# IEMS interview



## AtlasFlyer (Aug 19, 2013)

I'm very excited to have received a call today that I passed the written test portion of the interview process for the IEMS... and onto the skills/scenario portion on Wed.

Any advice? Particular things to watch out for or be careful of? 

About 100 people showed up for the two written testing sessions, we were told about half would be selected to go to the skills portion. So I'm happy I was asked to continue.. We were told they were looking for about 15 people for their next class.


----------



## SamShel (Aug 26, 2013)

*any updates*

Have you got a call back since the skills portion??


----------



## AtlasFlyer (Aug 26, 2013)

No, I did my skills at 0930 last Wednesday morning, and was told we'd hear something "towards the end of next week". I've been watching my phone (it hasn't moved all day, haha) but am not really expecting anything til Wednesday-ish at the earliest.
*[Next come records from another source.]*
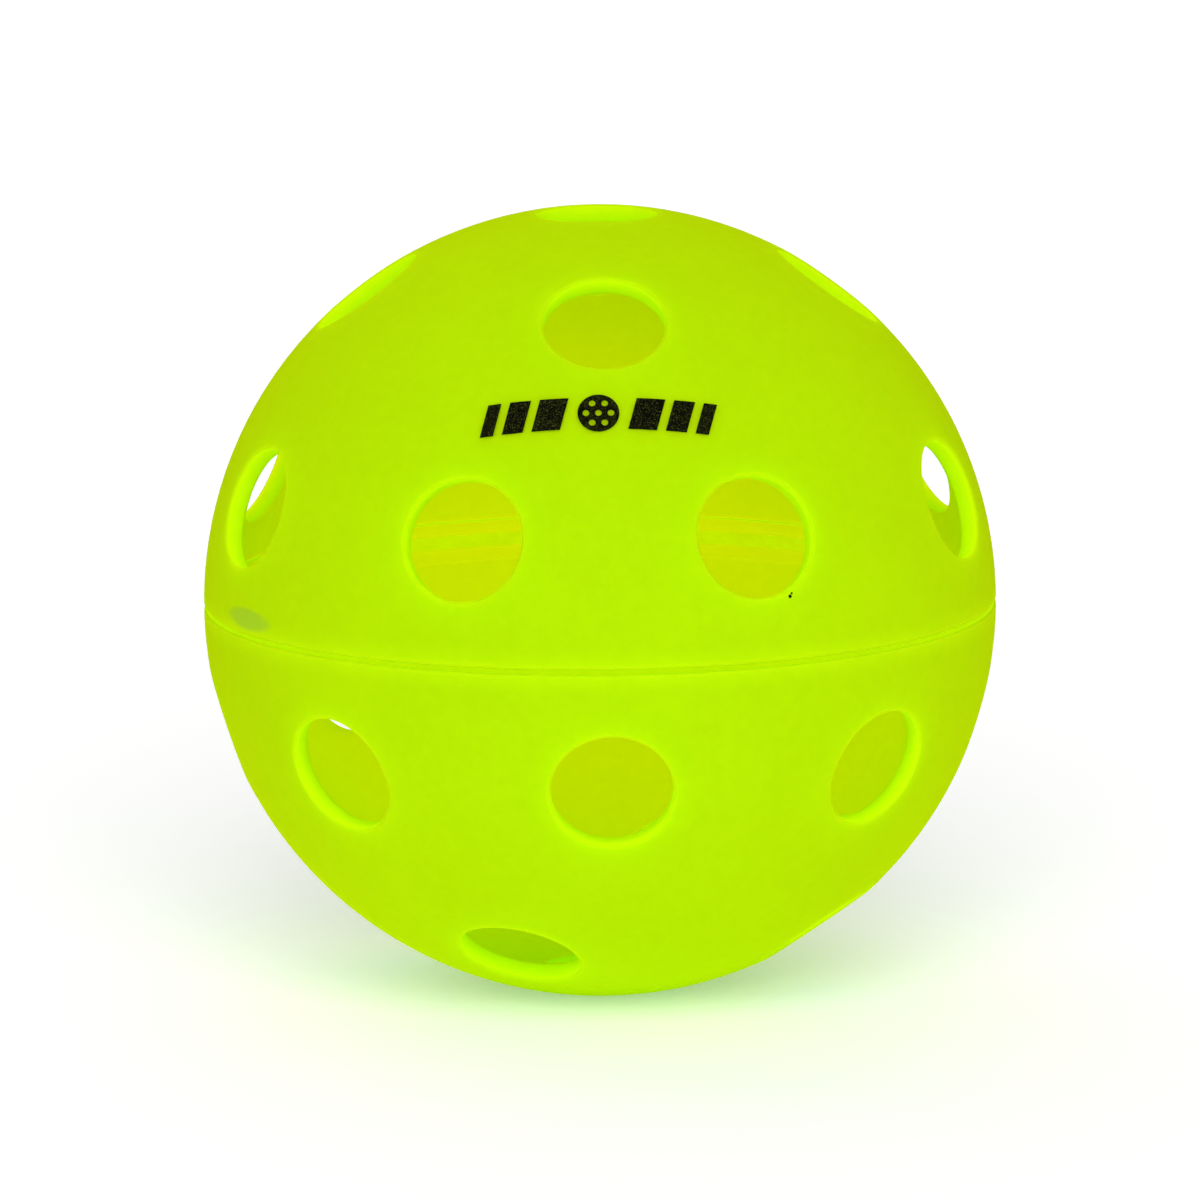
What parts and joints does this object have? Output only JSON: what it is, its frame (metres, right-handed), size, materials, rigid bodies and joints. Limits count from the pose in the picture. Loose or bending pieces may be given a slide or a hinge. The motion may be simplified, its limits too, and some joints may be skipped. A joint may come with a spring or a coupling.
{
  "type": "pickleball ball",
  "caption": "Hollow perforated pickleball ball in translucent lime plastic: welded half shells, round holes with rounded edges and a small printed mark.",
  "frame": {"origin": "centre of the ball", "axes": "+Z through the pole hole of the upper half, square to the welded joint; -Y faces the side with the printed mark"},
  "size_m": [0.074, 0.074, 0.073],
  "materials": {
    "shell": "translucent lime polyethylene, smooth satin as moulded",
    "weld": "translucent lime polyethylene, slightly rough where it was melted",
    "ink": "black pad-printed ink with fine pinholes"
  },
  "bodies": {
    "root": {"upper_half": "shell", "lower_half": "shell", "inner_weld_bead": "weld", "outer_weld_line": "weld", "printed_mark": "ink"}
  },
  "joints": []
}
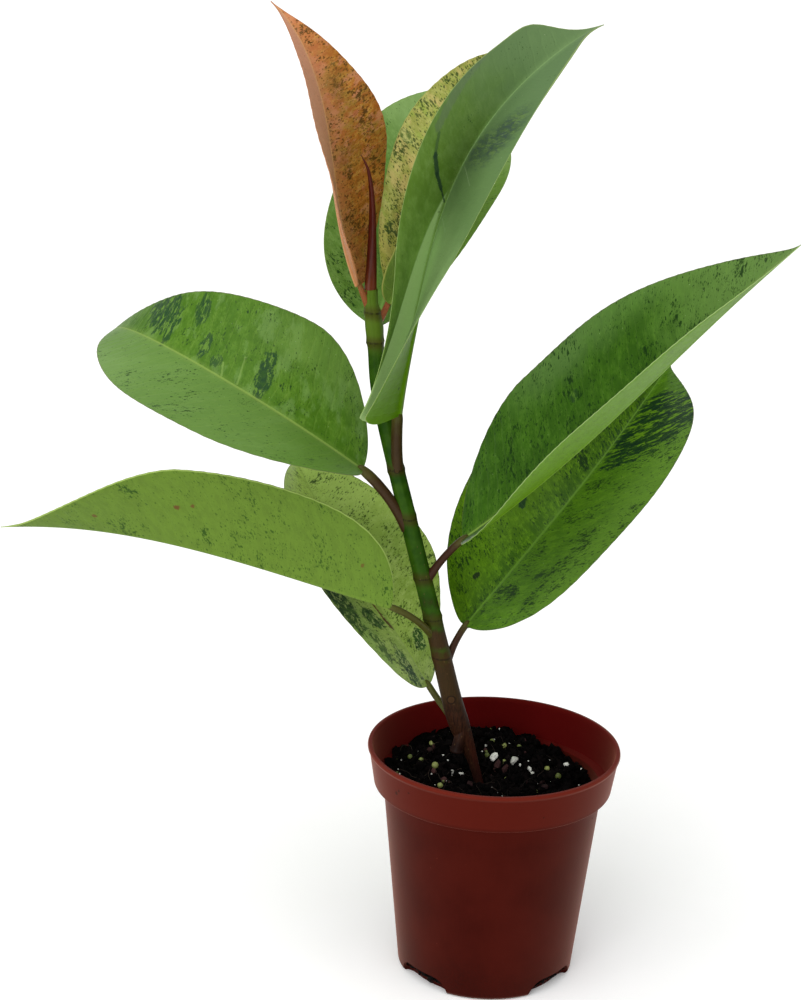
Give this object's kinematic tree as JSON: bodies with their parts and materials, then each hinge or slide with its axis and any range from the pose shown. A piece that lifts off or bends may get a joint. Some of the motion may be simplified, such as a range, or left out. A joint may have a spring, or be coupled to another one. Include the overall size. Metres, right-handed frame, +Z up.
{
  "type": "potted rubber plant",
  "caption": "Young rubber plant with mottled oval leaves on one leaning stem, standing in potting mix in a tapered plastic nursery pot.",
  "frame": {"origin": "centre of the pot's flat underside, on the surface that it stands on", "axes": "+Z up, along the pot's axis; -Y towards the side that the picture shows; +X to the right in the picture"},
  "size_m": [0.351, 0.2437, 0.4571],
  "materials": {
    "pot_plastic": "satin moulded plastic, terracotta red",
    "peat_mix": "damp black peat with white and yellow grains",
    "stem_bark": "smooth bark, brown below and green above",
    "sheath_skin": "glossy dark red skin",
    "leaf_mottled": "waxy pale green with dark flecks",
    "leaf_green": "waxy mid green with dark flecks",
    "leaf_cream": "waxy cream yellow with dark green specks",
    "leaf_orange": "soft waxy rust orange with olive flecks"
  },
  "bodies": {
    "root": {"pot": "pot_plastic", "potting_mix": "peat_mix", "stem": "stem_bark", "bud_sheath": "sheath_skin", "leaf_1_mottled": "leaf_mottled", "leaf_2_low_right": "leaf_green", "leaf_3_low_left": "leaf_green", "leaf_4_right": "leaf_green", "leaf_5_left": "leaf_green", "leaf_6_tall_front": "leaf_green", "leaf_7_top_back": "leaf_green", "leaf_8_cream": "leaf_cream", "leaf_9_young_orange": "leaf_orange"}
  },
  "joints": []
}
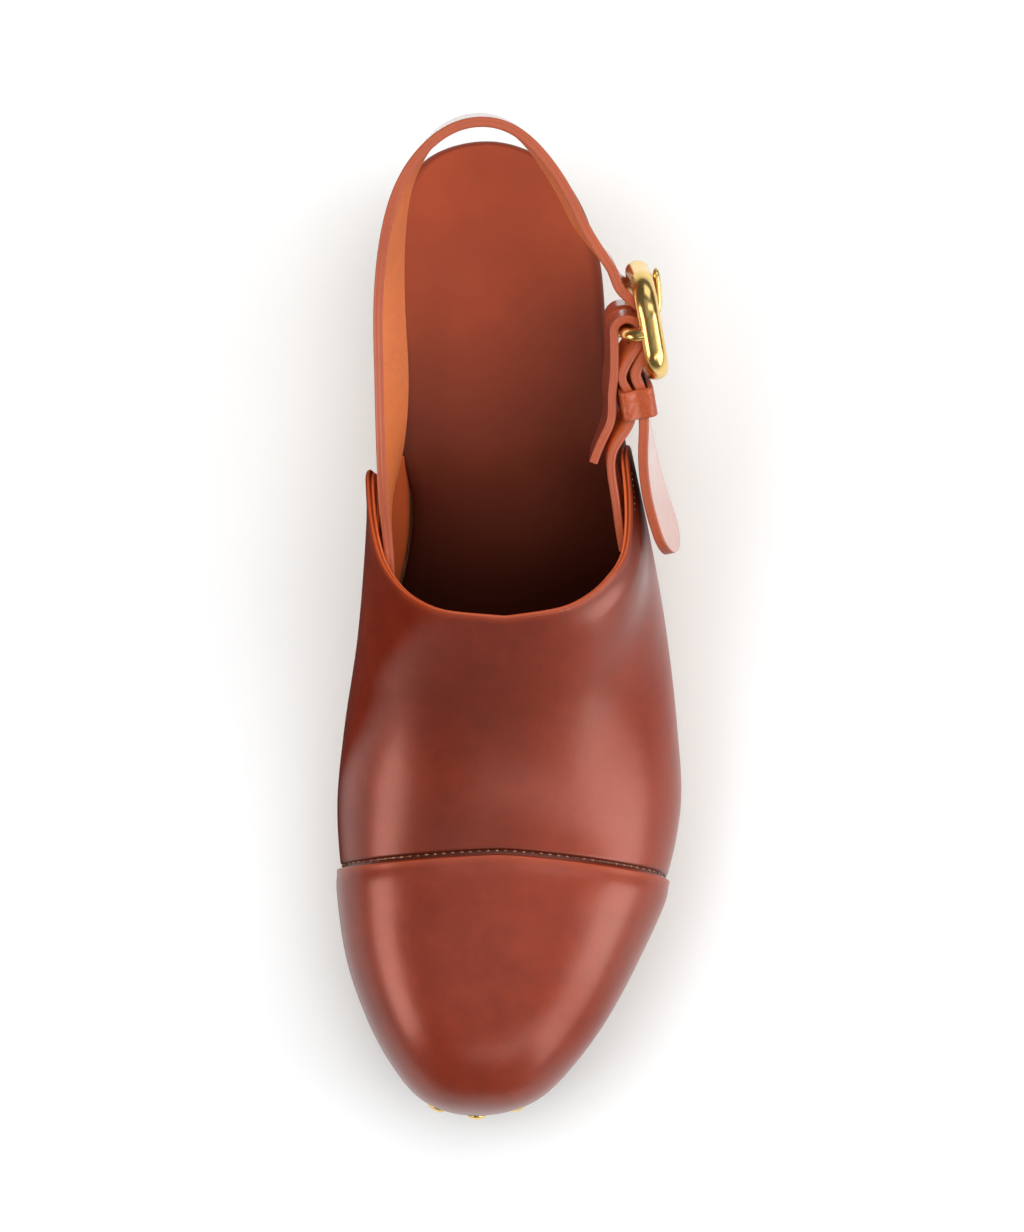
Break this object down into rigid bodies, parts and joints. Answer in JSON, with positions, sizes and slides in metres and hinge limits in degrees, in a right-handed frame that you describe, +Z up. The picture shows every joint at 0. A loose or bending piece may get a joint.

My fingers and toes are crossed. I think my lack of real-world experience showed, but I don't think I didn't anything massively BAD or wrong.. I hope..


----------



## SamShel (Aug 26, 2013)

*same*

I had my skills test Wednesday as well and if it makes you feel any better ii have a little bit of experience on the street. The skill was simple, but I felt they made the scenario confusing. Not to sure why they would want to do that considering you have to attend an academy anyway. Well good luck and if you get a call please post.


----------



## SamShel (Aug 26, 2013)

Forgot to mention it confused me a bit too and I didn't feel very sharp in there either. The written however was pretty straight forward.


----------



## AtlasFlyer (Aug 26, 2013)

I totally agree!! And thank you for posting, I feel a little less dumb now.. I walked away thinking, "Well, I did my best, and I know my lack of experience showed (I just got my EMT cert from Ivy Tech Lawrence this past spring semester), but I hope I didn't screw up too bad." I just felt DUMB walking out like I was a total moron.

The written was straight forward, and I left that test thinking, "I know I didn't do awful, I just hope I did good enough to move on."  There weren't any "trick" questions or anything.

Which session did you go to? I was at the Saturday morning session.


----------



## SamShel (Aug 26, 2013)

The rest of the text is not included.